------ MATERIAL FOR THIS EXERCISE ------
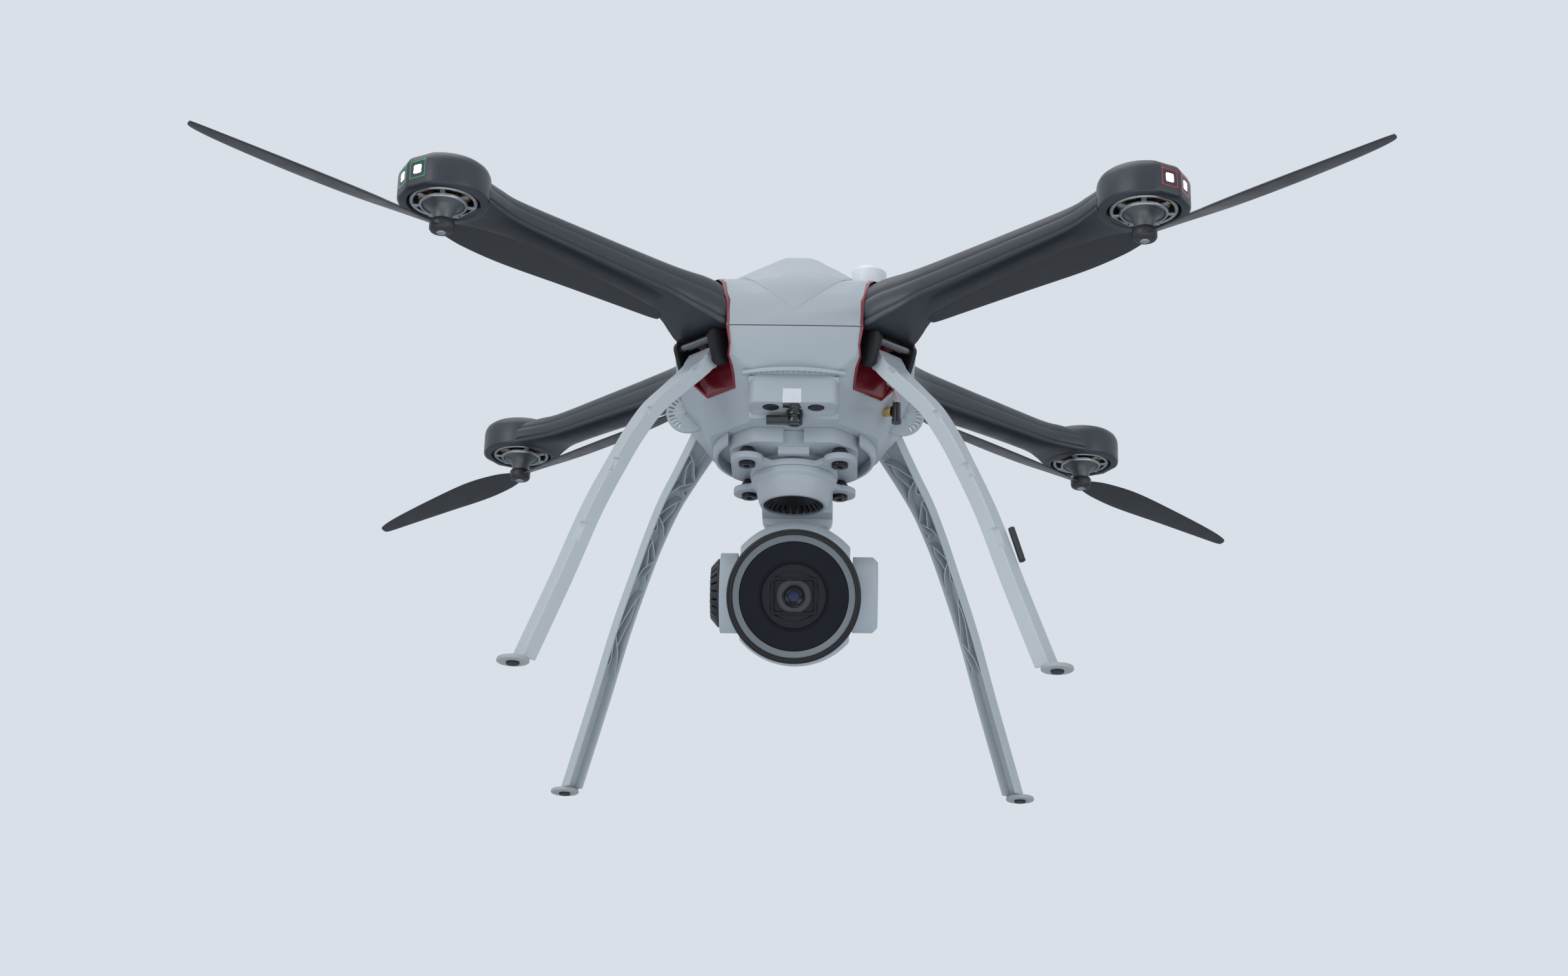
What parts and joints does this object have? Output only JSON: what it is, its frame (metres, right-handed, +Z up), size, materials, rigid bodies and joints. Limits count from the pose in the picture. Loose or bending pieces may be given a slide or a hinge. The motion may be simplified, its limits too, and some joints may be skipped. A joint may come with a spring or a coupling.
{
  "type": "quadcopter drone",
  "caption": "Folding camera quadcopter with drooping hinged arms, underslung pusher propellers, splayed landing legs and a three-axis gimbal camera.",
  "frame": {"origin": "on the ground under the middle of the airframe, in the plane of the feet", "axes": "+Z up, the camera and nose face -Y, +X to the machine's own left, which is on the right when it is seen from in front; node names use the machine's own left and right"},
  "size_m": [0.722, 0.722, 0.3655],
  "materials": {
    "shell_grey": "satin moulded plastic, pale blue-grey",
    "leg_grey": "satin moulded plastic, pale blue-grey",
    "foot_grey": "matte moulded plastic",
    "arm_black": "satin moulded plastic, charcoal",
    "motor_copper": "copper windings on a dark steel stack",
    "motor_alloy": "machined alloy, satin",
    "propeller_black": "carbon-filled moulding, satin",
    "lamp_green": "clear green window, lit",
    "lamp_red": "clear red window, lit",
    "gasket_black": "matte",
    "liner_red": "glossy deep red moulding",
    "hinge_black": "satin black",
    "pin_steel": "ground steel",
    "puck_white": "milky white radome",
    "disc_grey": "matte grey",
    "strip_chrome": "mirror tape",
    "sensor_black": "fine black mesh and rubber",
    "lock_black": "gloss black",
    "connector_gold": "gold-plated brass",
    "lead_pink": "translucent pinkish jacket with a black boot",
    "battery_grey": "matte wrapped pack",
    "board_green": "solder mask with black chips",
    "damper_rubber": "matte rubber",
    "screw_black": "black oxide",
    "fin_black": "black anodised fins",
    "bezel_black": "black anodised ring",
    "plate_black": "matte black",
    "lens_glass": "coated glass in a black mount"
  },
  "bodies": {
    "airframe": {"upper_shell": "shell_grey", "lower_shell": "shell_grey", "seam_gasket": "gasket_black", "socket_liners": "liner_red", "hinge_brackets": "hinge_black", "hinge_pins": "pin_steel", "dome_cover": "shell_grey", "antenna_puck": "puck_white", "side_discs": "disc_grey", "front_grille": "shell_grey", "reflective_strip": "strip_chrome", "range_sensors": "sensor_black", "lock_body": "lock_black", "radio_connector": "connector_gold", "coax_lead": "lead_pink", "battery_pack": "battery_grey", "control_board": "board_green", "payload_collar": "shell_grey", "payload_dock": "shell_grey", "damper_balls": "damper_rubber", "damper_plate": "shell_grey", "damper_screws": "screw_black"},
    "payload_lever": {"lock_lever": "lock_black"},
    "arm_front_right": {"arm_shell_front_right": "arm_black", "arm_lamps_front_right": "lamp_green", "motor_stator_front_right": "motor_copper"},
    "rotor_front_right": {"motor_bell_front_right": "motor_alloy", "propeller_front_right": "propeller_black"},
    "landing_leg_front_right": {"leg_front_right": "leg_grey", "foot_front_right": "foot_grey"},
    "arm_front_left": {"arm_shell_front_left": "arm_black", "arm_lamps_front_left": "lamp_red", "motor_stator_front_left": "motor_copper"},
    "rotor_front_left": {"motor_bell_front_left": "motor_alloy", "propeller_front_left": "propeller_black"},
    "landing_leg_front_left": {"leg_front_left": "leg_grey", "foot_front_left": "foot_grey", "leg_antenna": "sensor_black"},
    "arm_rear_left": {"arm_shell_rear_left": "arm_black", "arm_lamps_rear_left": "lamp_red", "motor_stator_rear_left": "motor_copper"},
    "rotor_rear_left": {"motor_bell_rear_left": "motor_alloy", "propeller_rear_left": "propeller_black"},
    "landing_leg_rear_left": {"leg_rear_left": "leg_grey", "foot_rear_left": "foot_grey"},
    "arm_rear_right": {"arm_shell_rear_right": "arm_black", "arm_lamps_rear_right": "lamp_green", "motor_stator_rear_right": "motor_copper"},
    "rotor_rear_right": {"motor_bell_rear_right": "motor_alloy", "propeller_rear_right": "propeller_black"},
    "landing_leg_rear_right": {"leg_rear_right": "leg_grey", "foot_rear_right": "foot_grey"},
    "gimbal_yaw": {"yaw_housing": "shell_grey", "yaw_heatsink": "fin_black"},
    "gimbal_roll": {"roll_bracket": "shell_grey", "tilt_knob": "fin_black"},
    "camera": {"camera_housing": "shell_grey", "lens_ring": "bezel_black", "front_plate": "plate_black", "lens_block": "lens_glass"}
  },
  "joints": [
    {"name": "payload_lever_turn", "type": "hinge", "parent": "airframe", "child": "payload_lever", "pos_m": [0.0008, -0.063, 0.206], "axis": [0, 0, 1], "range_deg": [0, 90]},
    {"name": "arm_fold_front_right", "type": "hinge", "parent": "airframe", "child": "arm_front_right", "pos_m": [-0.06788, -0.06788, 0.2645], "axis": [0.7071, -0.7071, 0], "range_deg": [0, 88]},
    {"name": "leg_fold_front_right", "type": "hinge", "parent": "airframe", "child": "landing_leg_front_right", "pos_m": [-0.06435, -0.06435, 0.25], "axis": [0.7071, -0.7071, 0], "range_deg": [0, 38]},
    {"name": "rotor_spin_front_right", "type": "hinge", "parent": "arm_front_right", "child": "rotor_front_right", "pos_m": [-0.225, -0.225, 0.28], "axis": [0, 0, 1], "continuous": true},
    {"name": "arm_fold_front_left", "type": "hinge", "parent": "airframe", "child": "arm_front_left", "pos_m": [0.06788, -0.06788, 0.2645], "axis": [0.7071, 0.7071, 0], "range_deg": [0, 88]},
    {"name": "leg_fold_front_left", "type": "hinge", "parent": "airframe", "child": "landing_leg_front_left", "pos_m": [0.06435, -0.06435, 0.25], "axis": [0.7071, 0.7071, 0], "range_deg": [0, 38]},
    {"name": "rotor_spin_front_left", "type": "hinge", "parent": "arm_front_left", "child": "rotor_front_left", "pos_m": [0.225, -0.225, 0.28], "axis": [0, 0, 1], "continuous": true},
    {"name": "arm_fold_rear_left", "type": "hinge", "parent": "airframe", "child": "arm_rear_left", "pos_m": [0.06788, 0.06788, 0.2645], "axis": [-0.7071, 0.7071, 0], "range_deg": [0, 88]},
    {"name": "leg_fold_rear_left", "type": "hinge", "parent": "airframe", "child": "landing_leg_rear_left", "pos_m": [0.06435, 0.06435, 0.25], "axis": [-0.7071, 0.7071, 0], "range_deg": [0, 38]},
    {"name": "rotor_spin_rear_left", "type": "hinge", "parent": "arm_rear_left", "child": "rotor_rear_left", "pos_m": [0.225, 0.225, 0.28], "axis": [0, 0, 1], "continuous": true},
    {"name": "arm_fold_rear_right", "type": "hinge", "parent": "airframe", "child": "arm_rear_right", "pos_m": [-0.06788, 0.06788, 0.2645], "axis": [-0.7071, -0.7071, 0], "range_deg": [0, 88]},
    {"name": "leg_fold_rear_right", "type": "hinge", "parent": "airframe", "child": "landing_leg_rear_right", "pos_m": [-0.06435, 0.06435, 0.25], "axis": [-0.7071, -0.7071, 0], "range_deg": [0, 38]},
    {"name": "rotor_spin_rear_right", "type": "hinge", "parent": "arm_rear_right", "child": "rotor_rear_right", "pos_m": [-0.225, 0.225, 0.28], "axis": [0, 0, 1], "continuous": true},
    {"name": "gimbal_yaw_turn", "type": "hinge", "parent": "airframe", "child": "gimbal_yaw", "pos_m": [0, 0, 0.19], "axis": [0, 0, 1], "range_deg": [-30, 30]},
    {"name": "gimbal_roll_turn", "type": "hinge", "parent": "gimbal_yaw", "child": "gimbal_roll", "pos_m": [0.0025, 0.065, 0.1045], "axis": [0, 1, 0], "range_deg": [-25, 25]},
    {"name": "camera_tilt", "type": "hinge", "parent": "gimbal_roll", "child": "camera", "pos_m": [0.0025, 0, 0.1045], "axis": [1, 0, 0], "range_deg": [-40, 70]}
  ],
  "couplings": [
    {"joint": "leg_fold_front_right", "follows": "arm_fold_front_right", "ratio": 0.43},
    {"joint": "leg_fold_front_left", "follows": "arm_fold_front_left", "ratio": 0.43},
    {"joint": "leg_fold_rear_left", "follows": "arm_fold_rear_left", "ratio": 0.43},
    {"joint": "leg_fold_rear_right", "follows": "arm_fold_rear_right", "ratio": 0.43}
  ]
}
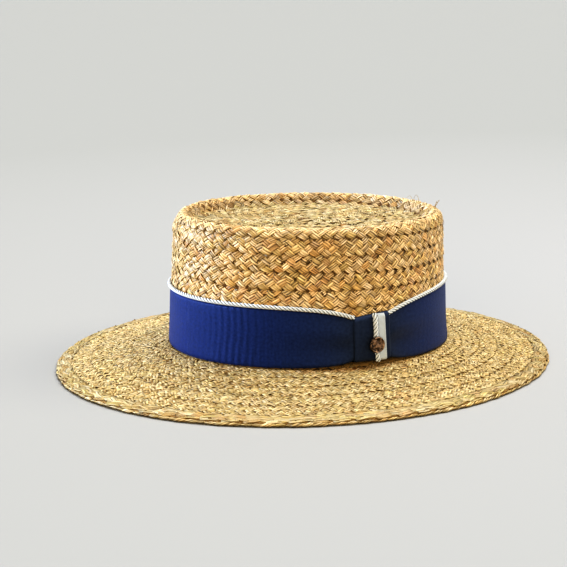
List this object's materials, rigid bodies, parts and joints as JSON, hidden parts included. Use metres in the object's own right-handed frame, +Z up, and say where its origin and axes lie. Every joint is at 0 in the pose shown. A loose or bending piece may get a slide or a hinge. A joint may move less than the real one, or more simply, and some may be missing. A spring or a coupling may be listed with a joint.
{
  "type": "straw boater hat",
  "caption": "Straw boater: sewn braid crown with a sunk tip, gently falling oval brim, and a navy ribbon band with corded edge, upright wrap and round pin.",
  "frame": {"origin": "middle of the brim's outline, on the plane that the brim's edge rests on", "axes": "+Z up; -Y towards the front of the hat; +X towards the wearer's left, where the wrap and pin are"},
  "size_m": [0.3106, 0.3476, 0.1043],
  "materials": {
    "crown_straw": "plaited raffia straw, matt with a faint sheen",
    "brim_straw": "plaited raffia straw, matt with a faint sheen",
    "ribbon": "navy grosgrain ribbon, low sheen",
    "cord": "off-white twisted cotton cord and tape",
    "pin_metal": "aged copper, softly polished on the high spots"
  },
  "bodies": {
    "root": {"crown": "crown_straw", "brim": "brim_straw", "hat_band": "ribbon", "band_cord": "cord", "band_wrap": "ribbon", "wrap_flange": "cord", "wrap_cord": "cord", "pin": "pin_metal"}
  },
  "joints": []
}
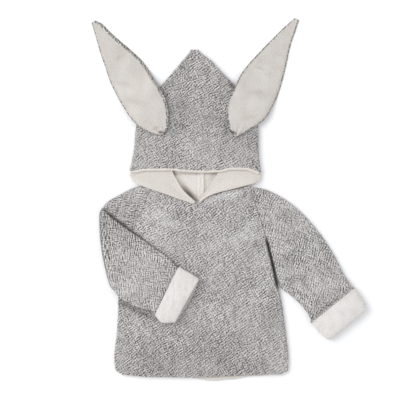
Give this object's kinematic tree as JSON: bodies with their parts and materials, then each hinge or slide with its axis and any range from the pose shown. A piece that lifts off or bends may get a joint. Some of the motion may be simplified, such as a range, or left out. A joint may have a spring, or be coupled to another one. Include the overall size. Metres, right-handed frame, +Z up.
------
* _PROMPT_
Reproduce only the lines from the line containing "List this object's" to the last line of the material above, both of those lines included.

* _EXERCISE RESULT_
List this object's materials, rigid bodies, parts and joints as JSON, hidden parts included. Use metres in the object's own right-handed frame, +Z up, and say where its origin and axes lie. Every joint is at 0 in the pose shown. A loose or bending piece may get a slide or a hinge. A joint may move less than the real one, or more simply, and some may be missing. A spring or a coupling may be listed with a joint.
{
  "type": "straw boater hat",
  "caption": "Straw boater: sewn braid crown with a sunk tip, gently falling oval brim, and a navy ribbon band with corded edge, upright wrap and round pin.",
  "frame": {"origin": "middle of the brim's outline, on the plane that the brim's edge rests on", "axes": "+Z up; -Y towards the front of the hat; +X towards the wearer's left, where the wrap and pin are"},
  "size_m": [0.3106, 0.3476, 0.1043],
  "materials": {
    "crown_straw": "plaited raffia straw, matt with a faint sheen",
    "brim_straw": "plaited raffia straw, matt with a faint sheen",
    "ribbon": "navy grosgrain ribbon, low sheen",
    "cord": "off-white twisted cotton cord and tape",
    "pin_metal": "aged copper, softly polished on the high spots"
  },
  "bodies": {
    "root": {"crown": "crown_straw", "brim": "brim_straw", "hat_band": "ribbon", "band_cord": "cord", "band_wrap": "ribbon", "wrap_flange": "cord", "wrap_cord": "cord", "pin": "pin_metal"}
  },
  "joints": []
}
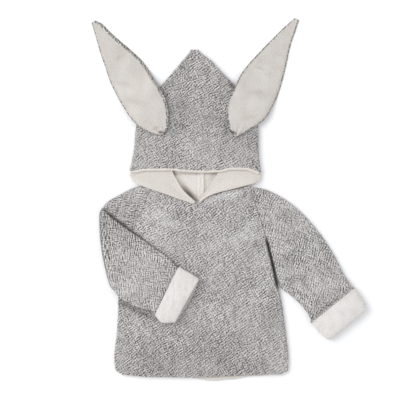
Give this object's kinematic tree as JSON: bodies with their parts and materials, then each hinge or slide with its axis and any range from the pose shown. A piece that lifts off or bends may get a joint. Some of the motion may be simplified, such as a range, or left out. A joint may have a spring, or be coupled to another one. Include the overall size. Metres, right-handed frame, +Z up.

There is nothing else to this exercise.